0SEC Approves FINRA Proposal to Amend FINRA Rule 4530 to Eliminate Certain Redundant Disclosure and Permit Online Filing of Copies of Litigation Documents
On January 14, 2013, FINRA filed a proposal with the SEC (File No. SR-2013-006) to amend FINRA Rule 4530 (the “Rule”), which requires a member firm, among other things, to report within 30 days certain criminal and other disclosable events for itself and its associated persons, and to promptly file copies of certain litigation documents with FINRA. The proposal would amend the Rule to eliminate some reporting of information already disclosed to or known to FINRA, and also permit online filing of litigation documents, as an alternative to the filing methods now permitted. The SEC approved the rule proposal on January 18, 2013, effective January 14, the date of filing by FINRA.
Exception for Information Filed on Form U4. Rule 4530 reporting to FINRA does not eliminate or reduce the obligation to report the same events, to the extent required, on Forms BD, U4 or U5. However, certain information disclosed on Form U5 (for termination of registered representatives) is not required to be reported under Rule 4530. The proposed exemption would likewise except from reporting events listed in Rule 4530(a)(1) that are disclosed on Form U4 (the application for registration of representatives). These include findings of securities and similar investment-related violations by regulatory agencies or business or professional organizations; customer complaints alleging theft or misappropriation of funds or securities or of forgery; registration or suspension from registration by securities or other regulatory agencies or suspension or expulsion from membership in a self-regulatory organization (SRO); criminal indictment or conviction of a felony or of certain misdemeanors; and being a defendant or respondent in certain litigation or arbitration matters. As the Rule is proposed to be amended, if the event is of a type that is disclosable on Form U4, and is actually disclosed, it would not need to be reported under Rule 4530.

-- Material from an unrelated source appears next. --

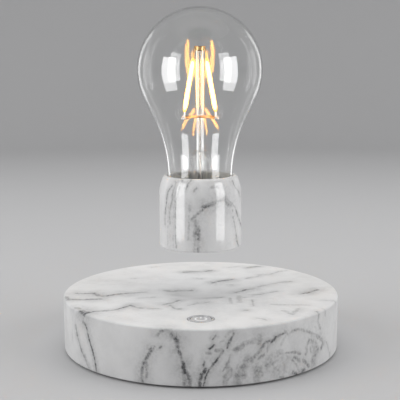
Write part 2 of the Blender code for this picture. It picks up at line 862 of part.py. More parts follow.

FINRA proposes to add functionality to the Central Registration Depository (CRD) system, through which amendments to Forms U4 are filed, to enable filers to designate through the use of a checkbox that data reported on certain Form U4 disclosure reporting pages (DRPs) should also be applied to satisfy the corresponding requirement under Rule 4530(a)(1).
Exception for FINRA Findings and Actions. Rule 4530(a)(1)(A) requires a member to report external findings by regulatory agencies and SROs regarding the member or an associated person. Rules 4530(a)(1)(C) and (D) require a member to report regulatory actions against the member or an associated person. Those provisions do not currently exclude findings and actions by FINRA. However, FINRA notes in its filing that FINRA staff have access to information about FINRA findings and actions through an enterprise-wide solution. Therefore, FINRA proposes to add supplementary material to the Rule to provide that members are not required to report actions and findings by FINRA that would otherwise be required to be reported by Rule 4530(a)(1)(A), (C) and (D).

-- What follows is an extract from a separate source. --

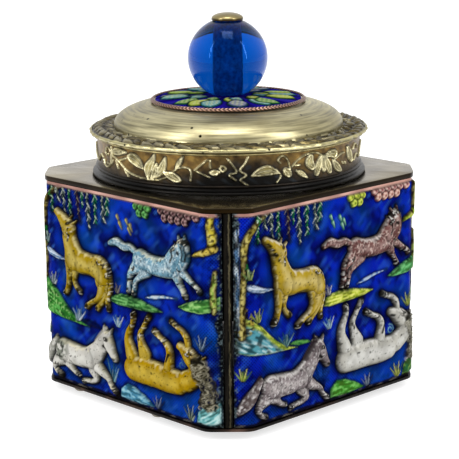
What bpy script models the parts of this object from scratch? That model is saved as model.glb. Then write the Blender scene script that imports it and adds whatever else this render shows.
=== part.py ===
"""Square enamelled tea caddy with cut corners, a round collar and a lift-off domed lid.

The body is four pressed copper sheets that carry one and the same relief of four horses,
soldered to dark corner strips between a base plate and a brass shoulder.  The lid has a
leaf rim, an enamelled medallion and a glass bead held by a pin.
All sizes are metres, +Z is up, and the feet stand on z = 0.
"""
import math

import bmesh
import bpy
import numpy as np
from mathutils import Matrix, Vector

# Fits
JOIN_GAP = 0.0003            # left between pieces that are soldered or rest on each other
LID_CLEARANCE = 0.0004       # between the lid's sleeve and the collar's bore
PIN_CLEARANCE = 0.0003       # around the pin in the bead, the medallion and the lid

# Body
SIDE = 0.0760                # across the flats of the base plate and the shoulder
CORNER_CUT = 0.0080          # how much of a side each cut corner takes
BEND_RADIUS = 0.0040         # bend from a side to a cut corner
BEND_STEPS = 3
BASE_THICK = 0.0007
SHOULDER_THICK = 0.0012
PANEL_HEIGHT = 0.0533
PANEL_INSET = 0.0004         # the panel's ground behind the edges of base and shoulder
PANEL_THICK = 0.0010
STRIP_WIDTH = 0.0020         # dark strip up the middle of each cut corner
STRIP_THICK = 0.0012
STRIP_PROUD = 0.0002
STRIP_BEVEL = 0.0002

# Feet
FOOT_RADIUS = 0.0021
FOOT_HEIGHT = 0.0021
FOOT_FLAT = 0.0011           # radius of the flat that a foot stands on
FOOT_INSET = 0.0046          # from the edge of the base plate to a foot's axis
FOOT_PLACES = (-0.0230, 0.0076)   # along the front edge; the back edge has the same, turned

# Collar
SHOULDER_LEDGE = 0.0050      # from the middle of a side to the bore of shoulder and collar
COLLAR_WALL = 0.0013         # at the ground of the band
BAND_FOOT = 0.0024           # above the collar's underside
BAND_HEIGHT = 0.0072
COLLAR_EDGE = 0.0006         # from the top of the band to the collar's upper edge
BAND_LIP = 0.0005            # the beads above and below the band stand this proud
BAND_RELIEF = 0.0006
FLANGE_WIDTH = 0.0013        # the foot flange reaches this far past the band's ground
FLANGE_THICK = 0.0007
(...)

Online Filing of Litigation Documents. Members may currently satisfy the requirement to file copies of documents in certain criminal actions, civil complaints and arbitration claims, as required by Rule 4530(f), by filing the copies in paper form or electronic form, as a scanned email attachment or saved on a disk delivered to FINRA. FINRA proposes to amend the rule to give members the additional option of filing the required documents online via FINRA’s Firm Gateway. In conjunction with the proposed rule change, FINRA proposes to create a new form, available on the Gateway, by which filers will be able to provide basic information about the person filing the documents and the matter to which it relates.
Implementation Date; Comments. FINRA stated in its rule filing that it will announce the implementation date of the rule change in a regulatory notice to be published no later than 60 days following the date of filing, and that the implementation date will be no later than 180 days after the date of filing. Comments on the rule proposal are due 21 days after its publication in the Federal Register.

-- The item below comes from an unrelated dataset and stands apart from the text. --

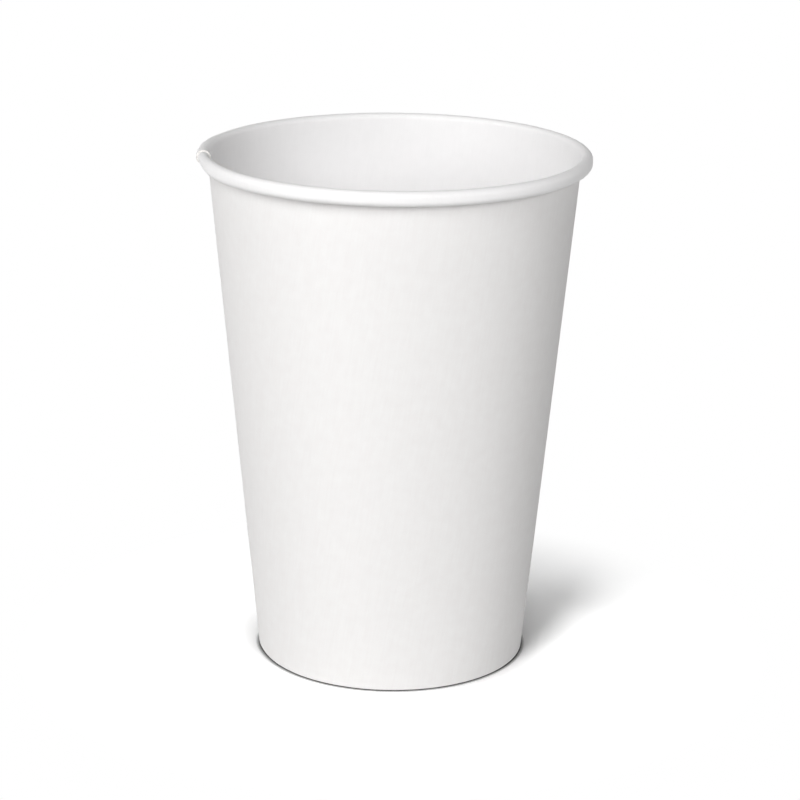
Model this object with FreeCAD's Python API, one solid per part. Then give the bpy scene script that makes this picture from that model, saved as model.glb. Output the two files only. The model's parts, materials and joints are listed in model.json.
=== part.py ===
import FreeCAD, Part
import math
import os

# Single-wall paper coffee cup, open, in millimetres. +Z is up, and the origin is the middle of the
# foot on the surface that the cup stands on. -Y is the front, and the side seam is on the left.
# The cup is two pieces of lined paperboard. The wall is one blank: wrapped into a cone with a
# sealed overlap, rolled outwards at the top and folded inwards and up at the foot. The bottom is
# one disc with a drawn skirt, which the fold of the wall grips.

# Outside of the cup
cup_height = 120.2
rim_diameter = 90.0
foot_diameter = 62.5

# Paperboard, and the melted lining between layers that are sealed together
wall_board = 0.35
bottom_board = 0.27
lining_film = 0.04

# Rolled rim: the free radius left in its middle where the seam doubles the board, its straight
# outer side, the slit between the wall and the edge that is tucked in behind it, how much wider it
# is over the seam, and how much shorter its side is there
roll_core = 0.5325
roll_side = 0.70
roll_slit = 0.08
roll_swell = 0.42
roll_squat = 0.40

# Foot: the folded hem, the share of the fold that is pressed flat, the raised bottom panel, the
# inside radius of its bent corner, and the room between its skirt and the fold
hem_height = 6.0
fold_flat_share = 0.5
panel_height = 7.6
panel_bend = 0.45
skirt_room = 0.12

# Side seam: where the inner cut edge stands, how far the outer layer runs over it, the stretch
# beside the seam over which the board eases back to its place, and the share of that stretch over
# which the roll gets back to its width in front of the cut edge
seam_angle = 185.0
overlap_width = 7.0
easing_angle = 18.0
easing_steps = 6
front_share = 0.5

origin = FreeCAD.Vector(0, 0, 0)
up = FreeCAD.Vector(0, 0, 1)

# Where the seam passes, three layers of board lie on each side of the core, less the swell
roll_radius = roll_core + 3 * wall_board - roll_swell / 2 + roll_slit / 2
roll_centre = FreeCAD.Vector(rim_diameter / 2 - roll_radius, 0, cup_height - roll_radius)


def wall_taper():
    """Lean of the wall in degrees. Its outer face runs to the foot's edge and its lined face
    touches the roll, so the foot's edge sees the roll's centre at a known distance off the wall."""
    reach = roll_centre - FreeCAD.Vector(foot_diameter / 2, 0, 0)
    slope = math.degrees(math.atan2(reach.z, reach.x))
    return math.degrees(math.acos((roll_radius - wall_board) / reach.Length)) - slope


def pointing(angle):
    """Unit vector in the radial plane, at an angle in degrees above the outward direction."""
    return FreeCAD.Vector(math.cos(math.radians(angle)), 0, math.sin(math.radians(angle)))


taper = wall_taper()
lean_cos = math.cos(math.radians(taper))
lean_sin = math.sin(math.radians(taper))
outward = pointing(-taper)
upward = pointing(90 - taper)
lined_reach = roll_centre.dot(outward) - roll_radius


def beside_wall(inside, height):
    """Point at a height, a distance inside the wall's lined face."""
    return FreeCAD.Vector((lined_reach - inside + lean_sin * height) / lean_cos, 0, height)


def line(start, end):
    return Part.LineSegment(start, end).toShape()


def arc(centre, radius, first, last):
    """Arc in the radial plane from one direction to another, in degrees."""
    ends = [centre + pointing(angle) * radius for angle in (first, (first + last) / 2, last)]
    return Part.Arc(*ends).toShape()


def run(start, bends, end):
    """One face of the board: bends joined by straight stretches, from a start to an end point."""
    edges = []
    for bend in bends:
        edges += [line(start, bend.Vertexes[0].Point), bend]
        start = bend.Vertexes[-1].Point
    return edges + [line(start, end)]


def section(near, far):
    """Closed section of the board between its two faces, with a cut edge at each end."""
    tail = line(near[-1].Vertexes[-1].Point, far[-1].Vertexes[-1].Point)
    head = line(far[0].Vertexes[0].Point, near[0].Vertexes[0].Point)
    return Part.Wire(near + [tail] + far[::-1] + [head])


def wall_face(depth, second, widening):
    """The face of the wall's board that lies a depth below its lined face, from the edge that is
    tucked into the roll to the edge of the hem. Second is the share of the room that is left for
    a second layer: it holds the tucked edge away from the wall, shortens the roll's side and
    raises the fold. Widening is the share of the roll's swell."""
    lift = wall_board * second
    side = roll_side - roll_squat * second
    radius = roll_radius + roll_swell * widening / 2
    centre = roll_centre + outward * (radius - roll_radius)
    tuck = wall_board + roll_slit + lift
    lower_radius = radius + (side * lean_sin - tuck) / (1 + lean_cos)
    lower_centre = centre + FreeCAD.Vector(radius - lower_radius, 0, -side)
    tucked_low = lower_centre - outward * (lower_radius - depth)
    tucked_top = tucked_low + upward * (centre - lower_centre).dot(upward)

    fold_width = bottom_board + 2 * lining_film
    bend = fold_width * (1 - fold_flat_share) / 2
    outer_centre = beside_wall(bend, wall_board + lift + bend)
    inner_centre = outer_centre - FreeCAD.Vector(fold_width * fold_flat_share / lean_cos, 0, 0)
    hem_low = inner_centre - outward * (bend + depth)
    hem_top = hem_low + upward * ((hem_height - inner_centre.z) / lean_cos)

    return run(tucked_top, [
        arc(lower_centre, lower_radius - depth, -180 - taper, 0),
        arc(centre, radius - depth, 0, 180 - taper),
        arc(outer_centre, bend + depth, -taper, -90),
        arc(inner_centre, bend + depth, -90, -180 - taper),
    ], hem_top)


def wall_section(depth, second, widening):
    """Section of one layer of the wall, whose lined face lies a depth outside that of the cup."""
    near = wall_face(depth, second, widening)
    return section(near, wall_face(depth + wall_board, second, widening))


def turned(shape, angle):
    return shape.rotated(origin, up, angle)


def round_sector(depth, second, first, last):
    """Layer of the wall with one section from an angle to another, anticlockwise from above."""
    face = Part.Face(turned(wall_section(depth, second, second), first))
    return face.revolve(origin, up, last - first)


def left_over(way, stretch):
    """What a smooth step leaves of one after a part of a stretch: three squares less two cubes of
    the way left to go."""
    share = max(1 - way / stretch, 0)
    return share * share * (3 - 2 * share)


def easing_sector(depth, first, last, swell_stretch):
    """Layer of the wall that eases from the seam's section at the first angle to the plain one at
    the last. Its roll gets back to the plain width within a stretch of its own."""
    wires = []
    for step in range(easing_steps + 1):
        way = easing_angle * step / easing_steps
        ease = left_over(way, easing_angle)
        angle = first + (last - first) * step / easing_steps
        wires.append(turned(wall_section(depth * ease, ease, left_over(way, swell_stretch)), angle))
    return Part.makeLoft(wires, True, False)


def overlap_strip(angle):
    """The outer layer where it lies sealed on the inner one: the seam's section carried round
    behind the inner cut edge, cut off parallel to it at the width of the overlap."""
    layer = round_sector(wall_board, 1, -angle, 0)
    blade = Part.makeBox(rim_diameter, overlap_width, 2 * cup_height)
    blade.translate(FreeCAD.Vector(0, -overlap_width, -cup_height / 2))
    return layer.common(blade)


def sidewall():
    """The wall's blank, with the inner cut edge of its seam in the radial plane at zero degrees."""
    hem_inside = beside_wall(bottom_board + 2 * lining_film + 2 * wall_board, 0).x
    seated = math.degrees(math.asin(overlap_width / hem_inside)) + 1
    plain = round_sector(0, 0, easing_angle, 360 - seated - easing_angle)
    behind = easing_sector(0, 360 - seated, 360 - seated - easing_angle, easing_angle)
    inner = round_sector(0, 1, -seated, 0)
    front = easing_sector(wall_board, 0, easing_angle, front_share * easing_angle)
    whole = plain.multiFuse([behind, inner, front, overlap_strip(seated)])
    return whole.removeSplitter()


def bottom_face(depth):
    """The face of the bottom's board that lies a depth below its lined face, from the axis."""
    bend = panel_bend + bottom_board
    top = panel_height + bottom_board
    centre = beside_wall(lining_film + bend, top - bend)
    skirt_top = centre + outward * (bend - depth)
    skirt_end = 2 * wall_board + skirt_room
    skirt_low = skirt_top - upward * ((skirt_top.z - skirt_end) / lean_cos)
    return run(FreeCAD.Vector(0, 0, top - depth), [arc(centre, bend - depth, 90, -taper)], skirt_low)


def bottom_disc():
    """The bottom's disc, drawn into a shallow tray that stands on its skirt."""
    face = Part.Face(section(bottom_face(0), bottom_face(bottom_board)))
    return face.revolve(origin, up, 360)


pieces = {
    "sidewall": turned(sidewall(), seam_angle),
    "bottom_disc": bottom_disc(),
}

os.makedirs("parts", exist_ok=True)
for name, shape in pieces.items():
    shape.exportStep("parts/" + name + ".step")
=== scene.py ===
import json
import math

import bpy
import numpy as np
from mathutils import Matrix, Vector


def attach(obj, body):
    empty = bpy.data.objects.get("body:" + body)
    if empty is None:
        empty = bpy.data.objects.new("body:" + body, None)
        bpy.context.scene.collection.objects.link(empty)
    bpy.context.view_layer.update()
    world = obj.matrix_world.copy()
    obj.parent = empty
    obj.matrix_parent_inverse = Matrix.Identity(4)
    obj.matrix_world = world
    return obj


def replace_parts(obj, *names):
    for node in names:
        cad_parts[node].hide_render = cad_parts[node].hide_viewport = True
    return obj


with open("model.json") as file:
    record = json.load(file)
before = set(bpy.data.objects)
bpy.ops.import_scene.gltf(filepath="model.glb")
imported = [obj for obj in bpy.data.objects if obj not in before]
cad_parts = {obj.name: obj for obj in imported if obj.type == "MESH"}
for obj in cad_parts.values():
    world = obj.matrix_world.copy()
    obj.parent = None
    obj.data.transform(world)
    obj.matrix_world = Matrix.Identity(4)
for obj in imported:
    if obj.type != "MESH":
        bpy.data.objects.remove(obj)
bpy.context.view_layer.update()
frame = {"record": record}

# Sizes in millimetres, as in the construction. The cup's height and rim are those of the seat that
# the frame states for a lid.
MM = 0.001
lid_seat = next(mount for mount in frame["record"]["mounts"] if mount["name"] == "lid_seat")
cup_height = lid_seat["pos_m"][2] / MM
rim_radius = lid_seat["dims"]["r_mm"]
foot_radius = 31.25
wall_board = 0.35
bottom_board = 0.27
lining_film = 0.04
roll_core = 0.5325
roll_side = 0.70
roll_slit = 0.08
roll_swell = 0.42
roll_squat = 0.40
hem_height = 6.0
fold_flat_share = 0.5
panel_height = 7.6
panel_bend = 0.45
skirt_room = 0.12
seam_angle = math.radians(185)
overlap_width = 7.0
easing_angle = math.radians(18)
swell_angle = math.radians(9)

# Behind the overlap the seam's section goes on by this much before the board eases back
seam_margin = math.radians(1)

# The overlap's outer layer lies this much further out, so that the two faces never share a place
overlap_step = wall_board + 0.01

# Knurling pressed into the hem from inside: its ridges round the foot, and its depth
knurl_ridges = 90
knurl_depth = 0.10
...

0SEC Approves FINRA Rule Change to Adopt Interim Form for Funding Portals under the Crowdfunding Provisions of the JOBS Act
FINRA filed with the SEC a proposed rule change to adopt the Interim Form for Funding Portals (“IFFP”). The IFFP is an online form for prospective intermediaries that intend to apply for membership with FINRA as funding portals (“prospective funding portal members”) pursuant to Title III of the Jumpstart Our Business Startups Act (the “JOBS Act”). The SEC approved the rule proposal on January 11, 2013, effective immediately.
FINRA is inviting prospective funding portal members, on a voluntary basis, to submit information to FINRA using the IFFP until FINRA and the SEC adopt final rules with respect to registered funding portals.
FINRA had previously issued Regulatory Notice 12-34 requesting comment concerning rule changes FINRA should consider for the regulation of funding platforms (see “FINRA Requests Comment in Advance of Proposing Rules for Crowdfunding Intermediaries“). At this time, FINRA has not yet proposed any such rules.
The information requested on the IFFP (a copy of which is attached to the FINRA filing) includes the following:
- Contact information;
- General information about the funding portal;
- Information about ownership and the portal’s own funding;
- Information about the prospective funding portal’s management, business relationships, business model and compensation.
Filers are also required to describe how they will address the requirements for funding portals under the JOBS Act, including investor education, reducing the risk of fraud, ensuring adherence to aggregate selling limits and protecting the privacy of information. The SEC and FINRA have not yet provided guidance regarding these requirements.
FINRA indicated that it will accord confidential treatment to the information the prospective funding portal members submit on the IFFP, and that prospective funding portal members are not bound by the responses indicated on the IFFP and will be permitted to change their responses on the final application form.
The SEC has requested comments on the rule change, which are due on or before February 8, 2013.